После разрыва с Асей в жизни Белого наступила темная полоса. Он стал пить и посещать подозрительные «Dielen» : он был одержим страстью к танцам. Его пьяная пляска в кабаках была страшна. Ходасевич называет ее «чудовищной мимо-драмой, порой непристойной; кощунством над собой, дьявольской гримасой себе самому». Возвращаясь ночью домой, он раздевался догола и опять плясал. Так длилось месяцами. О пляске Белого пишет М. Цветаева: «Его фокстрот — чистейшее хлыстовство: даже не свистопляска, а (мое слово) — христопляска, то есть, опять-таки „Серебряный голубь“, до которого он, к сорока годам, физически дотанцевался… Знаю, что передо мной был затравленный человек.
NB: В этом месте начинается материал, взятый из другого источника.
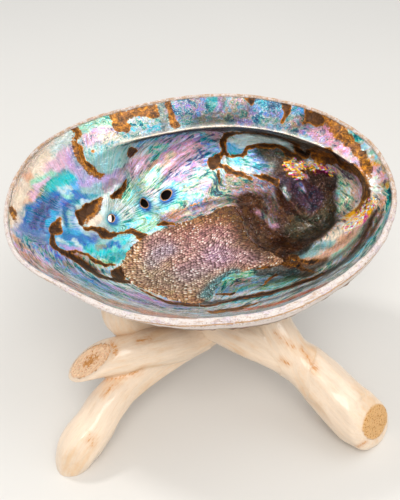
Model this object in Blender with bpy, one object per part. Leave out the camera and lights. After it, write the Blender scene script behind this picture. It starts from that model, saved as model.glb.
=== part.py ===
"""An abalone shell, hollow side up, resting on a stand of three interlaced sticks.

Sizes are in millimetres and become metres when a mesh is made. The shell is modelled square to its own opening,
with x towards the whorl, y towards the flat inner lip and z out of the opening, and is then tilted and placed.
"""
import math

import bmesh
import bpy
import numpy as np
from mathutils import Matrix, Vector

MM = 0.001
CLEARANCE = 0.3

# Shell: outline of the rim's inner edge, as its radius every 20 degrees about the middle of the opening
MIDDLE = (0.0, 3.0)
RIM_RADII = (
    73.7, 74.9, 69.8, 63.0, 58.3, 56.1, 57.4, 63.6, 70.6,
    73.0, 71.4, 61.7, 56.9, 53.9, 53.1, 55.9, 59.6, 67.1,
)

# Shell: chalky lip, thin at the back and thick at the front
LIP_THIN = 1.2
LIP_THICK = 3.2
LIP_THICK_AT = math.radians(-66)
LIP_SWELL = 2.5
LIP_SLOPE = 0.42

# Shell: bowl, as a depth and two powers of its section, where the wall is steep and where it is gentle
INNER_DEPTH = 37.0
INNER_STEEP = (2.2, 1.2)
INNER_GENTLE = (2.2, 1.0)
OUTER_DEPTH = 42.0
OUTER_STEEP = (2.9, 1.75)
OUTER_GENTLE = (2.05, 1.02)
GENTLE_AT = math.radians(215)

# Shell: flat inner lip along the back, its crest and the hollow under it
SHELF_SPAN = (math.radians(-2), math.radians(18), math.radians(130), math.radians(160))
SHELF_WIDTH = 12.5
SHELF_NARROW = 6.0
SHELF_DROP = 6.0
UNDERCUT = 3.0
WHORL_UNDERCUT = 4.0
WHORL_AT = math.radians(45)
WHORL_SPREAD = math.radians(26)

# Shell: whorl seen from outside, with its apex on the back right slope
APEX = (47.0, 27.0)
SPIRE_HEIGHT = 4.0
SPIRE_RADIUS = 17.0
GROWTH_STEP = 0.35

# Shell: breathing holes, open ones as a point inside the bowl and a radius, healed ones as a mark outside
OPEN_HOLES = ((-37.1, 15.4, -27.4, 1.5), (-24.9, 25.4, -30.9, 1.8), (-14.5, 30.8, -30.6, 1.9))
HOLE_LEAN = 0.6
HEALED_HOLES = ((-6.0, 38.0, 1.6), (4.5, 40.5, 1.4), (14.5, 41.5, 1.2), (24.0, 41.0, 1.0))
HOLE_COLLAR = 1.7
HOLE_EDGE = 0.6
HOLE_SIDES = 14
HEALED_REACH = (-1.5, 1.0)
COLLAR_REACH = (-1.5, 1.3)
DRILL_REACH = (-16.0, 6.0)

# Shell: muscle scar, a low cushion on the floor of the bowl
SCAR_AT = (0.0, 1.0)
SCAR_SIZE = (31.0, 22.0)
SCAR_HEIGHT = 0.7

# Shell: mesh
AROUND = 80
SHELF_RINGS = 5
BOWL_RINGS = 15
OUTER_RINGS = 15

# Shell: place on the stand
SHELL_TILT = math.radians(14)
SHELL_AT = (0.0, 0.0, 84.0)

# Whole object: moved so that its box stands over the origin
OFFSET = (-1.3, 1.68, 0.0)

# Stand: each stick as points along its middle with the half-width there, foot first
LEG_RIGHT = (
    (70.3, -47.0, 10.0, 10.6),
    (64.5, -45.0, 11.2, 11.2),
    (58.0, -41.5, 13.8, 10.9),
    (52.0, -37.0, 17.5, 10.0),
    (45.9, -33.0, 22.5, 8.7),
    (40.1, -29.7, 26.5, 8.2),
    (32.0, -26.0, 30.0, 8.0),
    (20.5, -20.5, 32.8, 8.2),
    (9.0, -13.5, 33.0, 8.0),
    (-1.0, -8.0, 33.0, 7.8),
    (-12.0, -9.0, 34.5, 7.6),
    (-22.0, -13.5, 37.0, 7.6),
    (-29.0, -18.5, 41.0, 7.5),
    (-31.3, -20.5, 48.0, 7.4),
    (-31.5, -20.8, 56.0, 7.2),
)
ARM_RIGHT = (
    (42.0, -32.0, 24.0, 7.0),
    (38.5, -29.0, 30.0, 7.0),
    (33.6, -25.4, 36.0, 7.0),
    (29.8, -20.5, 41.0, 6.8),
    (27.6, -16.0, 48.0, 6.8),
)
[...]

Рожден затравленным».

С тем же исступлением, с каким он предавался «радениям» в берлинских «танцульках», бросался он в писание. Писал до изнеможения, до потери сознания. Случалось ему писать чуть не печатный лист в один день. Чтобы забыть настоящее, погружался в прошлое, в воспоминания о Блоке.

«Новая боль (Ася), — замечает Ходасевич, — пробудила старую (Любовь Дмитриевна), и старая оказалась больнее новой: все, что в сердечной жизни Белого происходило после 1906 года, было только его попыткой залечить эту петербургскую рану».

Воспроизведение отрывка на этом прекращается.